In the aftermath of Hurricane Sandy, Ben-Gurion University’s team “Robil” is currently developing a disaster-response-themed robot, as part of a challenge (and significant grant) issued to the university by DARPA Robotics.
The grant is for $379,000, and the challenge is described by the DARPA website as follows: “The DARPA Robotics Challenge program will help directly meet these needs by developing robotic technology for disaster response operations. This technology will improve the performance of robots that operate in the rough terrain and austere conditions characteristic of disasters, and use vehicles and tools commonly available in populated areas.”
Specifically, BGU is developing software to control the GFE Platform developed by Boston Dynamics Inc., which itself is based on the Atlas humanoid robotic platform, only modified this time to accord with the DARPA challenge.
“This technology will also work in ways easily understood by subject matter experts untrained in the operation of robots, and be governed by intuitive controls that require little training,” the website elaborates.

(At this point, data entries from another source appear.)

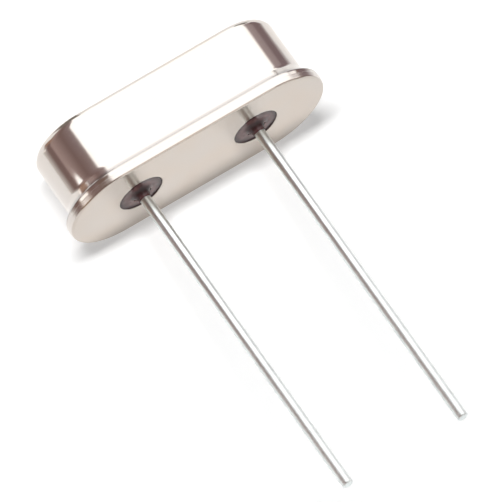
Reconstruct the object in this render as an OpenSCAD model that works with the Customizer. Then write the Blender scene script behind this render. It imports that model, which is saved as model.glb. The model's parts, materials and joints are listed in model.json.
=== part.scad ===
// Two-lead quartz crystal unit in a low drawn can with a welded flange.
//
// Each piece is drawn upright: the underside of the base is the plane z = 0, the can
// stands above it, and the leads hang below. laid() then turns the whole unit onto its
// broad side, as it comes to rest on a bench: the can's top points along +Y, the leads
// point along -Y and slant up a little, and the bench is the plane z = 0.

/* [Flange] */
// Length over the welded flange
flange_l = 10.8; // [10.6:0.05:11.4]
// Width over the welded flange
flange_w = 4.55; // [4.3:0.05:4.9]
// How far the flange stands out from the can's wall
rim_out = 0.37; // [0.3:0.01:0.5]
// Thickness of the base plate's rim
base_rim_t = 0.25; // [0.2:0.01:0.35]
// Rounding of the flange's two outer edges
rim_edge_r = 0.1; // [0.03:0.01:0.12]

/* [Can] */
// Height of the can's top above the base's underside
can_h = 3.3; // [3.1:0.05:4.2]
// Thickness of the drawn sheet
can_t = 0.2; // [0.15:0.01:0.25]
// Outer radius of the can's top edge
can_top_r = 0.42; // [0.3:0.01:0.6]
// Radius of the hollow between wall and rim, where the rim is wide enough for it
can_foot_r = 0.26; // [0.15:0.01:0.35]

/* [Base] */
// Height of the raised island's top above the underside
island_h = 0.95; // [0.8:0.05:1.2]
// Gap between the island and the can's inner wall
island_gap = 0.08; // [0.04:0.01:0.15]
// Rounding of the island's upper edge
island_edge_r = 0.2; // [0.05:0.01:0.3]
// Diameter of the two seal holes
seal_d = 1.78; // [1.5:0.02:1.9]
// Width of the broken edge round each seal hole
seal_chamfer = 0.05; // [0.02:0.01:0.08]

/* [Leads] */
// Distance between the two leads' axes
lead_pitch = 4.88; // [4.7:0.01:5.08]
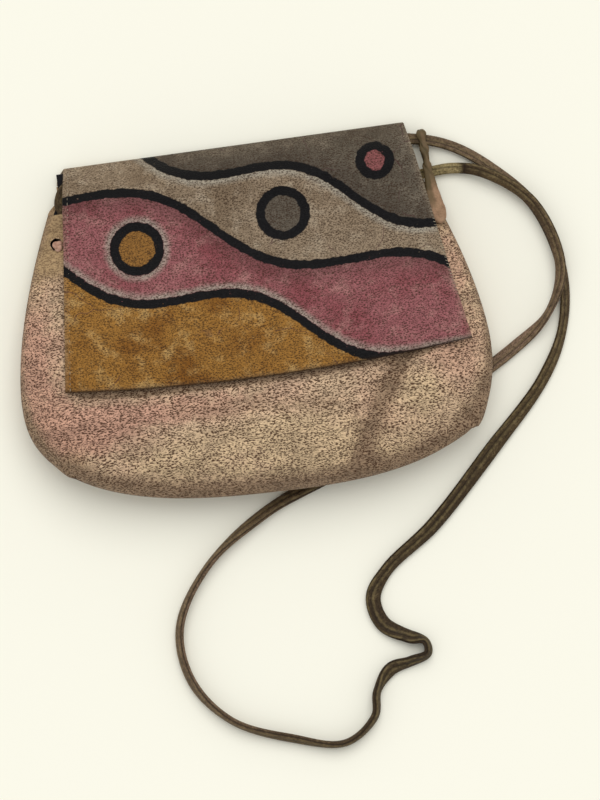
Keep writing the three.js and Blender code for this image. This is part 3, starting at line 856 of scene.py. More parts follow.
def leather_masks(x, y, edge):
    olive = smooth((y - 22) / 26) * smooth((np.abs(x) - 70) / 14) + 0.5 * patches(x, y, olive_spots)
    # Darker towards the sewn edges and the bottom: partly wear, partly painted shade where the surface turns
    # away.
    worn = smooth((17 - edge) / 17) * smooth((-8 - y) / 60) + 0.55 * smooth((6 - edge) / 6)
    offset, share = along_line(x, y, *valley_line)
    # Painted shade in the diagonal valley and in the sag below the flap.
    worn = worn + 0.8 * between(share) * bump_at(offset + 2.2 * hills(x, y, 14, 8), 7.5)
    sag_offset, sag_share = along_line(x, y, *sag_line)
    worn = worn + 0.45 * between(sag_share) * bump_at(sag_offset + 1.5 * hills(x, y, 16, 41), 6)
    flap_foot = foot_middle_y + foot_rise * (x / 105) ** 2
    # A painted shadow line just under the flap's lower edge.
    worn = worn + 1.4 * bump_at(y - flap_foot, 2.2) * smooth((100 - np.abs(x)) / 12)
    return {
        "pink": patches(x, y, pink_spots),
        "golden": patches(x, y, golden_spots),
        "olive": np.clip(olive, 0, 1),
        "worn": np.clip(worn, 0, 1),
    }


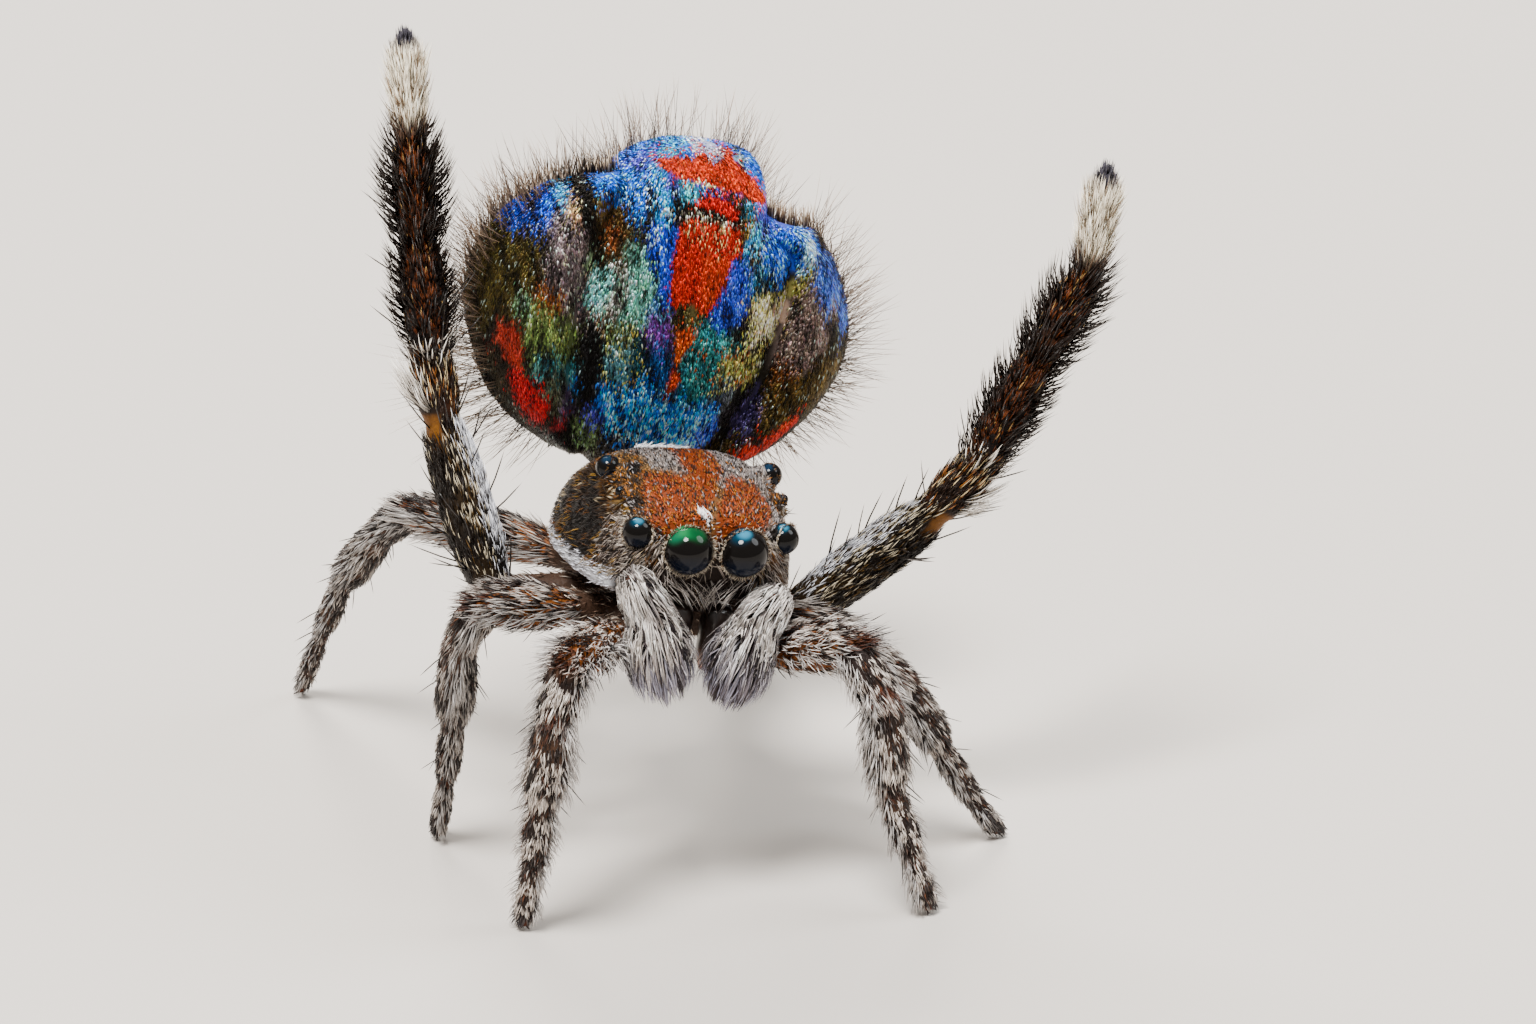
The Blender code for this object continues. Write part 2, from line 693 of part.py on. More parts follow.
def abdomen_locks(frame):
    """The fringe over the top of the abdomen and the rows of locks on its back."""
    draw = random.Random(SEED)
    turn = frame.to_3x3()
    locks = []
    for step in range(13):
        angle = math.radians(-54 + 9 * step)
        height = FAN_HEIGHT * (0.80 + 0.17 * math.cos(angle))
        width, front, back, plane = fan_section(height)
        across = math.copysign(abs(math.sin(angle)) ** 0.8, angle) * width * 0.80
        across = drawn_in(across, height)
        aside = abs(math.sin(angle))
        depth = (0.15 * (step % 2) - 0.15 + 0.65 * aside) * front
        root = frame @ Vector((across, plane + depth, height))
        outwards = Vector((1.6 * math.sin(angle), 0.5 + 0.5 * aside, math.cos(angle)))
        outwards.normalize()
        sideways = Vector((math.cos(angle), 0, -math.sin(angle)))
        sideways = sideways * math.copysign(math.cos(angle), angle)
        direction = turn @ (outwards + sideways * FRINGE_SWEEP).normalized()
        reach = FRINGE_LENGTH * draw.uniform(0.8, 1.2)
        sway = turn @ (sideways * 0.10 + Vector((0, 0.08, 0)))
        locks.append(lock(root, direction, turn @ Vector((0, -1, 0)), reach, FRINGE_WIDTH, sway))
    for row, height in enumerate((0.60, 1.30, 2.00)):
        width, front, back, plane = fan_section(height)
        for step in range(4):
            angle = math.radians(-60 + 40 * (step + 0.5 * (row % 2)))
            normal = Vector((math.sin(angle), math.cos(angle), 0))
            root = Vector((normal.x * width * 0.88, plane + normal.y * back * 0.92, height))
            direction = (normal * 0.5 + Vector((0, 0, 0.86))).normalized()
            reach = FRINGE_LENGTH * draw.uniform(0.85, 1.15)
            locks.append(lock(frame @ root, turn @ direction, turn @ normal, reach,
                              FRINGE_WIDTH, turn @ normal * -0.05))
    return locks


def make_abdomen():
    """The body of the fan, which stands on the pedicel with its upper face to the front."""
    frame = fan_frame()
    rings = []
    for number in range(FAN_RINGS):
        t = 0.5 - 0.5 * math.cos(math.pi * (number + 0.6) / (FAN_RINGS + 0.2))
        height = FAN_HEIGHT * t
        width, front, back, plane = fan_section(height)
        ring = []
        for step in range(FAN_SIDES):
            across, depth = rounded(2 * math.pi * step / FAN_SIDES, FAN_BOXINESS)
            reach = back if depth > 0 else front
            across = drawn_in(across * width, height)
            ring.append(frame @ Vector((across, plane + depth * reach, height)))
        rings.append(ring)
    body = add_object("abdomen", loft(rings), "fan")
    return combine(body, abdomen_locks(frame))


def flap_ring(height, edge, sign, frame):
    """A level section of one flap, from the fold beside the abdomen to its outer edge."""
    width, front, back, plane = fan_section(height)
    root = (width + sign * drawn_in(sign * width, height)) / 2 + GAP
    face = plane - FLAP_ROOT_FRONT * front / FAN_FRONT
    near = []
    far = []
    for column in range(FLAP_COLUMNS + 1):
        s = column / FLAP_COLUMNS
        across = sign * (root + (edge - root) * s)
        bulge = FLAP_SWELL * math.sin(math.pi * s ** 0.8)
        place = face + (edge - root) * (FLAP_SWEEP_BACK * s ** 2.2 - bulge)
        thick = FLAP_THICKNESS * (1 - 0.65 * s ** 1.5)
        level = height - FLAP_DROOP * (s * height / FAN_HEIGHT) ** 2
        near.append(frame @ Vector((across, place, level)))
        far.append(frame @ Vector((across, place + thick, level)))
    return near + far[::-1]


def flap_locks(rings, side, frame):
    """The fringe along a flap's outer edge. Low on the right flap it is a long pale beard."""
    draw = random.Random(SEED + side_sign(side))
    turn = frame.to_3x3()
    locks = []
    for step in range(FLAP_LOCKS):
        reading = (step + 0.5) / FLAP_LOCKS * (len(rings) - 1)
        ring = int(reading)
        share = reading - ring
        edge = rings[ring][FLAP_COLUMNS].lerp(rings[ring + 1][FLAP_COLUMNS], share)
        inner = rings[ring][FLAP_COLUMNS - 2].lerp(rings[ring + 1][FLAP_COLUMNS - 2], share)
        behind = rings[ring][FLAP_COLUMNS + 1].lerp(rings[ring + 1][FLAP_COLUMNS + 1], share)
        outwards = (edge - inner).normalized()
        rise = turn @ Vector((0, 0, 3.2 * (step + 0.5) / FLAP_LOCKS - 1.6))
        lean = draw.uniform(0.1, 0.4)
        direction = (outwards + rise + turn @ Vector((0, lean, 0))).normalized()
        root = edge.lerp(behind, 0.3 + 0.4 * (step % 2)) - outwards * 0.09
        low = 1 - (step + 0.5) / FLAP_LOCKS
        beard = BEARD_LENGTH - FRINGE_LENGTH if side == "right" else -0.10
        reach = FRINGE_LENGTH + beard * low ** 2
        sway = rise * 0.10 + turn @ Vector((0, 0.05, 0))
        locks.append(lock(root, direction, turn @ Vector((0, -1, 0)),
                          reach * draw.uniform(0.8, 1.2), FRINGE_WIDTH, sway))
    return locks


def make_flap(side):
    """The folded-out side of the fan, a thick curved sheet beside the abdomen."""
    frame = fan_frame()
    edges = FLAP_EDGES[side]
    rings = [flap_ring(height, edge, side_sign(side), frame) for height, edge in edges]
    flap = add_object(f"flap_{side}", loft(rings, curved_ends=True), "flap")
    return combine(flap, flap_locks(rings, side, frame))


def make_pedicel():
    """The thin waist between the carapace and the abdomen."""
    width, front, back, plane = fan_section(PEDICEL_HEIGHT + PEDICEL_RADIUS + 0.02)
    facing = body_frame().to_3x3() @ Vector((0, 1, 0))
    start = body_frame() @ Vector((0, CARAPACE_STATIONS[-1][0] + GAP, 0.12))
    end = fan_frame() @ Vector((0, plane - front - GAP, PEDICEL_HEIGHT))
    along = (end - start).normalized()
    rings = swept([start, end], [PEDICEL_RADIUS] * 2, (start, facing), (end, facing),
                  Vector((1, 0, 0)), 8)
    return add_object("pedicel", loft(rings), "underside")


def make_spinnerets():
    """A low mound with four short cones, high on the back of the abdomen."""
    low = fan_section(SPINNERET_HEIGHT - 0.1)
    high = fan_section(SPINNERET_HEIGHT + 0.1)
    middle = fan_section(SPINNERET_HEIGHT)
    slope = Vector((0, high[3] + high[2] - low[3] - low[2], 0.2)).normalized()
    outwards = Vector((1, 0, 0)).cross(slope) * -1
    place = Vector((0, middle[3] + middle[2], SPINNERET_HEIGHT)) + outwards * GAP * 1.4
    local = Matrix.Translation(place) @ outwards.to_track_quat("Z", "Y").to_matrix().to_4x4()
    frame = fan_frame() @ local
    rings = []
    for up, radius in ((0.0, 0.16), (0.06, 0.15), (0.10, 0.09)):
        rings.append([frame @ Vector((radius * math.cos(step * math.pi / 5),
                                      radius * math.sin(step * math.pi / 5), up))
                      for step in range(10)])
    mound = add_object("spinnerets", loft(rings), "underside")
    cones = []
    for x, y in ((-0.06, -0.05), (0.06, -0.05), (-0.05, 0.07), (0.05, 0.07)):
        rings = []
        for up, radius in ((0.04, 0.045), (0.20, 0.02)):
            rings.append([frame @ Vector((x * (1 + up) + radius * math.cos(step * math.pi / 3),
                                          y * (1 + up) + radius * math.sin(step * math.pi / 3),
                                          up)) for step in range(6)])
        cones.append(add_object("cone", loft(rings), "underside"))
    return combine(mound, cones)


def finish():
    """Centres the model over the origin and scales every mesh to metres."""
    corners = [vertex.co for item in bpy.data.objects for vertex in item.data.vertices]
    low = Vector([min(corner[axis] for corner in corners) for axis in range(3)])
    high = Vector([max(corner[axis] for corner in corners) for axis in range(3)])
    shift = Vector((-(low.x + high.x) / 2, -(low.y + high.y) / 2, 0))
    change = Matrix.Scale(MM, 4) @ Matrix.Translation(shift)
    for item in bpy.data.objects:
        item.data.transform(change)
        item.data.shade_smooth()
        item.data.set_sharp_from_angle(angle=math.radians(50))


def main():
    clear_scene()
    legs = [Leg(pair, side) for pair in HIPS for side in ("left", "right")]
    make_carapace()
    make_eyes()
    make_chelicerae()
    make_palps()
    make_underside(legs)
    for leg in legs:
        make_leg(leg)
    make_pedicel()
    make_abdomen()
    make_flap("left")
    make_flap("right")
    make_spinnerets()
    finish()


main()
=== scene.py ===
"""The looks of a male peacock spider that stands with its fan and its third legs raised.

Shapes are made in millimetres in the floor frame of the model, and each finished piece is
scaled to metres. Coats are joined meshes of scales and hairs rooted on the skin.
"""
import math

import bpy
import numpy as np
from mathutils import Matrix, Vector
from mathutils.bvhtree import BVHTree
from mathutils.kdtree import KDTree


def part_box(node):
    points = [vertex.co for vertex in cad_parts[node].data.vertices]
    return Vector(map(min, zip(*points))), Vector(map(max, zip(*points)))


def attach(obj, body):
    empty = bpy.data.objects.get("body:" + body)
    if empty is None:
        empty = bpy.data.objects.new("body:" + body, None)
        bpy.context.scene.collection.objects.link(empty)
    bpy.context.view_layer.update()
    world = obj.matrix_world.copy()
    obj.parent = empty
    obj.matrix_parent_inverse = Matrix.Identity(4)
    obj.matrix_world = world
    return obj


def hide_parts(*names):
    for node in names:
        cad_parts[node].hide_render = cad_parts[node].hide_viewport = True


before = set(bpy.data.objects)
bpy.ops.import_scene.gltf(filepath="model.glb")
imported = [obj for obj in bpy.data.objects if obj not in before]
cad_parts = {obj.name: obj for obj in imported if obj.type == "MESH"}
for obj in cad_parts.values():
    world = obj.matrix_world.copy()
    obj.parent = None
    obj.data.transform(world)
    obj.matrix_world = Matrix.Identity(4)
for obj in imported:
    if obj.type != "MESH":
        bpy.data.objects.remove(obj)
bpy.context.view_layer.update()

bpy.ops.object.select_all(action="DESELECT")


# The camera. It looks down at the face from a little to the spider's right, from 120 mm,
# and its frame is 13.5 mm wide where the spider stands.
MM = 0.001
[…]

According to DARPA, the idea for this challenge was spurred not by Superstorm Sandy, but by the devastation from such disasters as Fukushima, the Deepwater Horizon oil spill, and the Chilean Copiapó mine collapse.
The main issue is that while subject matter experts are available with the knowledge to prevent much of the damage of such disasters, those experts are largely unable to get close enough to complete the needed exercises to prevent the damage.
The list of fallout from natural (or other) disasters includes nuclear contamination, intense pressure, and structural instability, to name only a few.
The idea that a robot could be developed to perform preventative measures to ensure human safety in these dangerous events is an exciting one, which could change the very way we view large-scale disasters like Hurricane Sandy in the future.
BGU’s “Robil” team includes 20 key personnel from the university as well as 40-plus graduate students and engineers.
The team’s leader, Professor Hugo Guterman of BGU’s Department of Electrical and Computer Engineering, described the minds at work behind the project: “Robil’s team is an ad-hoc consortium led by Ben-Gurion University and comprised of the leaders of the Israeli robotics industry (IAI and Cogniteam) and academia (BGU, Bar-Ilan University, Technion-Israeli Institute of Technology).”